The outbreak of the deadly haemorrhagic fever has overwhelmed rudimentary healthcare systems and prompted the deployment of troops to quarantine the worst-hit areas in the remote border region of Guinea, Liberia and Sierra Leone.
The World Health Organization (WHO) reported 45 new deaths in the three days to August 4, and its experts began an emergency meeting in Geneva on Wednesday to discuss whether the outbreak constitutes a 'Public Health Emergency of International Concern' and to discuss new measures to contain the outbreak.
International alarm at the spread of the disease increased when a US citizen died in Nigeria late last month after flying there from Liberia. The health minister said yesterday that a Nigerian nurse who had treated Patrick Sawyer had herself died of Ebola, and five other people were being treated in an isolation ward in the capital, Lagos.
In Saudi Arabia, a man suspected of contracting Ebola during a recent business trip to Sierra Leone also died early yesterday in Jeddah. Saudi Arabia has already suspended pilgrimage visas from West African countries, which could prevent those hoping to visit Mecca for the Haj in early October.

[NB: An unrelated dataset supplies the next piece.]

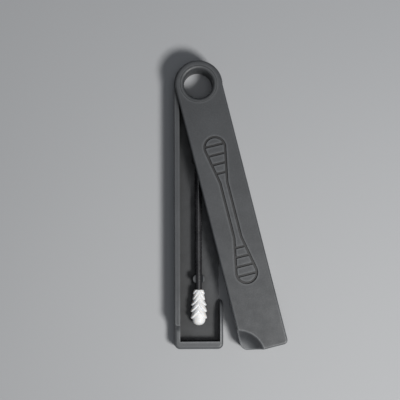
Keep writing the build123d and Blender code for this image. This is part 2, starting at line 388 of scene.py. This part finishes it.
def tip_silicone():
    """White silicone: soft, slightly see-through, with a dull fine surface and painted shade in the grooves
    between its ridges.
    """
    material, shader, tree = new_material("tip_silicone")
    base = mix_colours(tree, wander(tree, scale=0.7, detail=3.0, swing=0.15), *SILICONE_TONES)
    # Painted shade in the grooves between the ridges
    colour = mix_colours(tree, painted_shade_mask(tree, SILICONE_SHADE_REACH), base, SILICONE_SHADE)
    tree.links.new(colour, shader.inputs["Base Color"])
    gloss = wander(tree, scale=2.0, detail=2.0, swing=0.2, low=0.46, high=0.58)
    tree.links.new(gloss, shader.inputs["Roughness"])
    shader.inputs["Subsurface Weight"].default_value = SILICONE_GLOW
    shader.inputs["Subsurface Radius"].default_value = SILICONE_GLOW_COLOUR
    shader.inputs["Subsurface Scale"].default_value = SILICONE_GLOW_REACH * MM
    normal = bump(tree, noise(tree, scale=4.0, detail=2.0), distance=0.01, strength=0.35)
    tree.links.new(normal, shader.inputs["Normal"])
    return material


def curve_at(points, station):
    """Straight-line reading of a profile of (station, radius) points."""
    for (s0, r0), (s1, r1) in zip(points, points[1:]):
        if station <= s1:
            return r0 + (r1 - r0) * max(0.0, (station - s0) / (s1 - s0))
    return points[-1][1]


def ease(share):
    """Smooth step from 0 to 1."""
    share = min(1.0, max(0.0, share))
    return share * share * (3 - 2 * share)


def fin_height(side_station):
    """Saw-tooth height of the ridges, 0 to 1: a slow rise towards the tip's end and a steeper back."""
    for start, end in zip(RIDGE_STATIONS, RIDGE_STATIONS[1:]):
        if start <= side_station < end:
            share = (side_station - start) / (end - start)
            if share < RIDGE_BACK:
                return 1.0 - ease(share / RIDGE_BACK)
            return ((share - RIDGE_BACK) / (1 - RIDGE_BACK)) ** RIDGE_SWELL
    return 1.0 - ease((side_station - RIDGE_STATIONS[-1]) / LAST_RIDGE_FALL)


def tip_radius(station, angle):
    """Radius of the tip's outer surface; the ridges are chevrons, with their points towards the stick."""
    across = abs(math.sin(angle))
    side_station = station + CHEVRON_RISE * (1.0 - across)
    share = CHEVRON_LEAST + (1.0 - CHEVRON_LEAST) * across
    radius = curve_at(CORE_PROFILE, station)
    radius += share * curve_at(RIDGE_HEIGHTS, station) * fin_height(side_station)
    if station > TIP_LONG - DOME_LONG:
        along = (station - TIP_LONG + DOME_LONG) / DOME_LONG
        radius = min(radius, DOME_RADIUS * math.sqrt(max(0.0, 1.0 - along ** DOME_POWER)))
    if station < TIP_EDGE:
        radius -= TIP_EDGE_DROP * TIP_EDGE * (1 - math.sqrt(1 - (1 - station / TIP_EDGE) ** 2))
    return radius


def swab_tip(name, node, direction):
    """A ribbed tip in place of a plain CAD tip, with the hole for the stick's core."""
    low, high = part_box(node)
    axis_x = (low.x + high.x) / 2
    axis_z = (low.z + high.z) / 2
    stick_end = high.y if direction < 0 else low.y
    verts = []
    faces = []

    def add_ring(station, radius_at):
        for step in range(TIP_AROUND):
            angle = 2 * math.pi * step / TIP_AROUND
            radius = radius_at(angle)
            x = axis_x + radius * MM * math.sin(angle)
            z = axis_z + radius * MM * math.cos(angle)
            verts.append((x, stick_end + direction * station * MM, z))

    add_ring(STEM_HOLE_DEEP, lambda angle: STEM_HOLE)
    add_ring(0.0, lambda angle: STEM_HOLE)
    for row in range(TIP_ROWS):
        station = (TIP_LONG - TIP_LAST_GAP) * row / (TIP_ROWS - 1)
        add_ring(station, lambda angle: tip_radius(station, angle))
    last = len(verts) - TIP_AROUND
    for first in range(0, last, TIP_AROUND):
        for step in range(TIP_AROUND):
            a = first + step
            b = first + (step + 1) % TIP_AROUND
            faces.append((a, b, b + TIP_AROUND, a + TIP_AROUND))
    inner_pole = len(verts)
    verts.append((axis_x, stick_end + direction * STEM_HOLE_DEEP * MM, axis_z))
    outer_pole = len(verts)
    verts.append((axis_x, stick_end + direction * TIP_LONG * MM, axis_z))
    for step in range(TIP_AROUND):
        after = (step + 1) % TIP_AROUND
        faces.append((inner_pole, after, step))
        faces.append((outer_pole, last + step, last + after))
    mesh = bpy.data.meshes.new(name)
    mesh.from_pydata(verts, [], faces)
    mesh.validate()
    mesh.polygons.foreach_set("use_smooth", [True] * len(mesh.polygons))
    mesh.update()
    piece = bpy.data.objects.new(name, mesh)
    bpy.context.scene.collection.objects.link(piece)
    return piece


def face_outwards(piece):
    """Turns every face of a closed mesh outwards."""
    shape = bmesh.new()
    shape.from_mesh(piece.data)
    bmesh.ops.recalc_face_normals(shape, faces=shape.faces)
    shape.to_mesh(piece.data)
    shape.free()


def floor():
    """Plain pale floor under the object."""
    bpy.ops.mesh.primitive_plane_add(size=FLOOR_SIZE, location=(0, 0, cad_low.z))
    plane = bpy.context.object
    plane.name = "floor"
    material, shader, tree = new_material("floor_paint")
    colour = mix_colours(tree, wander(tree, scale=0.004, detail=2.0, swing=0.2), *FLOOR_TONES)
    tree.links.new(colour, shader.inputs["Base Color"])
    shader.inputs["Roughness"].default_value = FLOOR_ROUGH
    plane.data.materials.append(material)


def area_light(name, at, size, power, colour):
    """A soft square light aimed at the middle of the case."""
    data = bpy.data.lights.new(name, "AREA")
    data.size = size
    data.energy = power
    data.color = colour
    lamp = bpy.data.objects.new(name, data)
    lamp.location = at
    lamp.rotation_euler = (Vector(LIGHT_AIM) - Vector(at)).to_track_quat("-Z", "Y").to_euler()
    bpy.context.scene.collection.objects.link(lamp)


def lights():
    """A main light from the lower right, a broad soft light overhead and a weak even sky."""
    area_light("main_light", **MAIN_LIGHT)
    area_light("top_light", **TOP_LIGHT)
    world = bpy.data.worlds.new("studio")
    world.use_nodes = True
    sky = world.node_tree.nodes["Background"]
    sky.inputs["Color"].default_value = SKY_COLOUR
    sky.inputs["Strength"].default_value = SKY_STRENGTH
    bpy.context.scene.world = world
    bpy.context.scene.view_settings.view_transform = "Standard"


def camera():
    """A long lens that looks down on the case."""
    data = bpy.data.cameras.new("camera")
    data.lens = LENS
    data.sensor_width = SENSOR
    data.clip_start = NEAREST
    data.clip_end = FARTHEST
    view = bpy.data.objects.new("camera", data)
    view.location = CAMERA_AT
    view.rotation_euler = Euler([math.radians(turn) for turn in CAMERA_TURN])
    bpy.context.scene.collection.objects.link(view)
    bpy.context.scene.camera = view


def dress(node, material):
    """Gives a CAD node its finished material."""
    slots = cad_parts[node].data.materials
    for index in range(len(slots)):
        slots[index] = material


def plastics():
    """Dresses the tray, the lid and the rivet's two pieces."""
    rivet = moulded_plastic("rivet_plastic", RIVET_TONES, rough=0.46, grain=0.018, shade_reach=0.9, wear_and_highlight=1.0)
    # The tray's long reach paints shade over its whole inside, deepest in its corners
    case = moulded_plastic(
        "case_plastic", CASE_TONES, rough=0.5, grain=0.03, shade_reach=8.0, wear_and_highlight=0.6, marks=tray_marks
    )
    lid = moulded_plastic(
        "lid_plastic", LID_TONES, rough=0.5, grain=0.03, shade_reach=0.9, wear_and_highlight=1.0, marks=lid_marks
    )
    dress("tray", case)
    dress("lid", lid)
    dress("rivet_sleeve", rivet)
    dress("rivet_cap", rivet)


def tips():
    """Puts a ribbed silicone tip on each end of the stick."""
    silicone = tip_silicone()
    for name, node, direction in TIPS:
        tip = swab_tip(name, node, direction)
        face_outwards(tip)
        tip.data.materials.append(silicone)
        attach(tip, "swab")
        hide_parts(node)


def main():
    plastics()
    dress("swab_stick", stick_plastic())
    tips()
    floor()
    lights()
    camera()


main()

Liberia, where the death toll is rising fastest, is struggling to cope. Many residents are panicking, in some cases casting out the bodies of family members onto the streets to avoid quarantine measures. Ambulance sirens wailed through the otherwise quiet streets of the capital yesterday as residents heeded a government request to stay at home for three days of fasting and prayers.
"Everyone is afraid. You cannot tell who has Ebola or not. Ebola is not like a cut mark that you can see and run (from)," said Sarah Wehyee as she stocked up on food at the local market in Paynesville, an eastern suburb of Monrovia.